I think you think this is all a lot harder than it actually is. You stop the addon by looking for code for the addon, not anything else that uses the same API.
This isn’t rocket science. You’d be surprised at how often it’s done in games to detect and prevent 3rd party software, let alone addons that actually have to be located in the host application’s data folders AS WELL as loaded into memory BY the application, itself. In WoW’s case that’s unfettered access to look for and do whatever it wants to its own folders and what it loads into memory.
Which code exactly are you looking for? If it is the command to pull info from the API… that just breaks loads of mods. Otherwise you’re just saying “block the name or order of commands that we think are the signature of program X” which is just a blacklist that can be beaten with renaming.
If you’re going to allow add-on X use the chat API in a few select ways, but want to prevent another add-on from using the same chat API with the same function calls but for a different end-user purpose, you’re left with blacklisting, which won’t be patched fast enough.
You can look for anything. Th entire structure as a first-case, see what functions and methods that specific add-on uses in that specific combination.
From what we actually see from the add-on in use from recent videos, I’d be shocked if I wasn’t able to look for and find the right combination of APIs that a SINGLE addon uses to replicate that behavior, purely from reverse engineering. And, as of now, since this is the only add-on that does what we have seen - it would be easy to pick out from the crowd.
Barring reverse engineering it’s structure which, again, is a very specific combination (watch the videos) - you can look at the exact code for a direct match, line by line since - as I’ve already stated - if it were to be in use globally and by enough people to make it worthwhile - it would have to be public so the masses can engage with it.
That means Blizz would literally have the entire structure of how it’s written to match.
None of this is hard or should be shocking.

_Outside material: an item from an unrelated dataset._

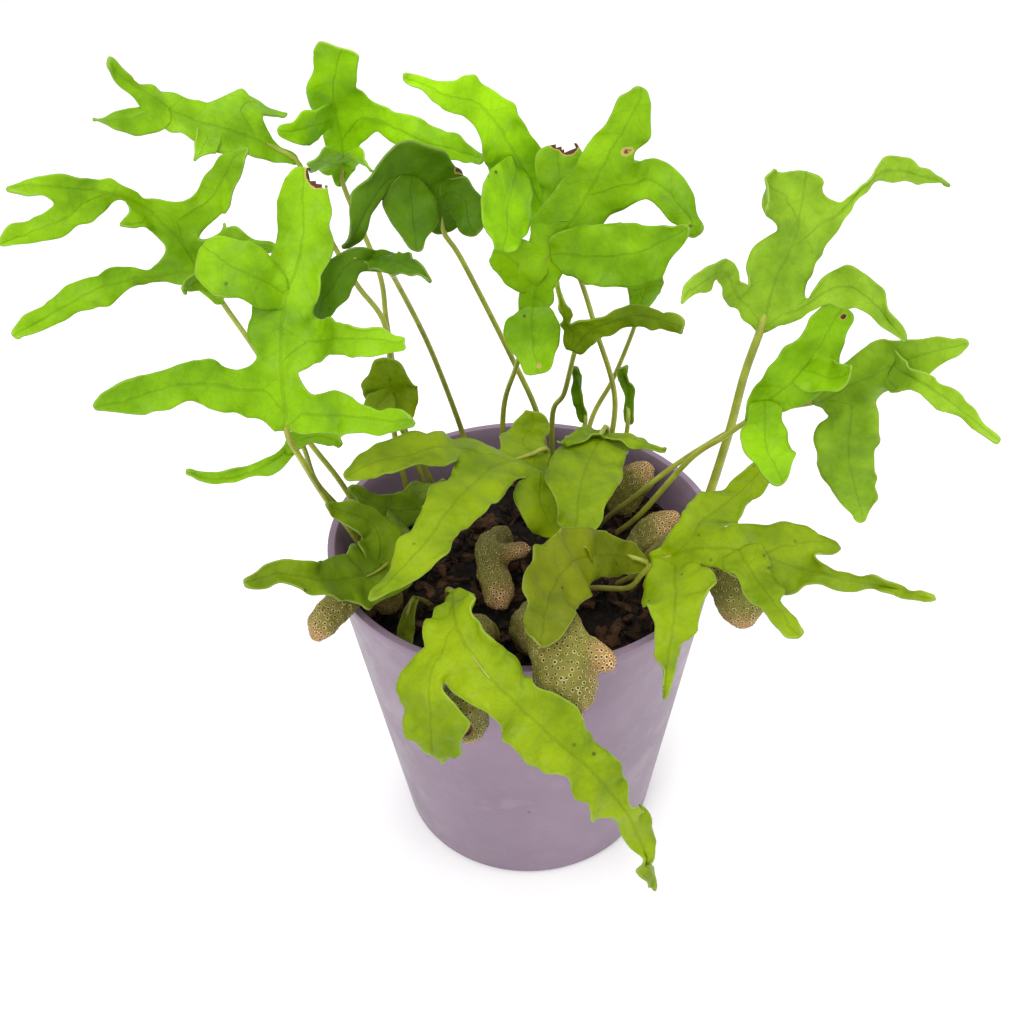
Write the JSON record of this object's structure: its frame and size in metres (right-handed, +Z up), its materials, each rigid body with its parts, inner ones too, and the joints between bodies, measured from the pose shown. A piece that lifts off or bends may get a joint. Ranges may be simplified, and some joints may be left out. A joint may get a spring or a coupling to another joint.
{
  "type": "potted ant fern",
  "caption": "Small ant fern with lobed, wavy fronds on thin stipes and swollen rhizomes creeping over the rim of a round tapered nursery pot.",
  "frame": {"origin": "middle of the pot's flat underside", "axes": "+Z up along the pot's axis, -Y towards the viewer of the picture, +X to the viewer's right"},
  "size_m": [0.2173, 0.1338, 0.2176],
  "materials": {
    "pot": "dull mauve-grey plastic",
    "potting_mix": "damp dark crumbs with brown bits",
    "rhizome": "olive skin with fine dark round scales, paler tips",
    "frond": "soft satin leaf, pale margin, thin dark veins, translucent"
  },
  "bodies": {
    "root": {"pot": "pot", "potting_mix": "potting_mix", "rhizome_front": "rhizome", "rhizome_front_left": "rhizome", "rhizome_left": "rhizome", "rhizome_right": "rhizome", "rhizome_right_inner": "rhizome", "rhizome_back_right": "rhizome", "rhizome_centre": "rhizome", "rhizome_left_inner": "rhizome", "frond_01": "frond", "frond_02": "frond", "frond_03": "frond", "frond_04": "frond", "frond_05": "frond", "frond_06": "frond", "frond_07": "frond", "frond_08": "frond", "frond_09": "frond", "frond_10": "frond", "frond_11": "frond", "frond_12": "frond", "frond_13": "frond", "frond_14": "frond", "frond_15": "frond", "frond_16": "frond", "frond_17": "frond", "frond_18": "frond", "frond_19": "frond", "frond_20": "frond", "frond_21": "frond", "frond_22": "frond", "frond_23": "frond", "frond_24": "frond", "frond_25": "frond"}
  },
  "joints": []
}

I program games. It’s my bag. This is easy mode unless it’s a zero-day hack that hasn’t quite made the rounds yet. Then I’d probably need a cup of coffee and some help to get it taken care of quickly. What we are dealing with here has to hook into Blizz’s API with a specific set of instructions to function as it does. That’s super easy to find, even without the code
Believe me, if they want it dead it will be dead without affecting anything else.
See this is how I know you’re puffing, because Blizzard has barely been able to keep up with the most egregious of exploits, barred add-ons, etc, in the lifetime of just WoW. Blizzard’s solution is almost always to find a way to first just break access to the API or remove the function entirely because that resolves the matter best. But chat add-ons have been a staple of Vanilla from the beginning, as well as UI reskins and pulling raw data from a variety of locations. So to ban THIS one in particular would require them to, as I already said, find the unique thing they think is an integral part of the code as a signature and single it out hoping nothing else is caught in the cross-fire. For this add-on in particular, every single function exists singularly at a minimum in other add-ons in some way, and some add-ons combine several into their UI package to smooth out use of them all (like the old Titan bar).
Even if Blizzard mirrored the add-on package into their banhammer program to nail anyone with it immediately after every update… they simply wouldn’t keep up with it fast enough. Shutting down the HonorBuddy nonsense took months and more sophisticated programmers still managed to evade problems well after it became well known (and it existed for years before anyone took any action as well).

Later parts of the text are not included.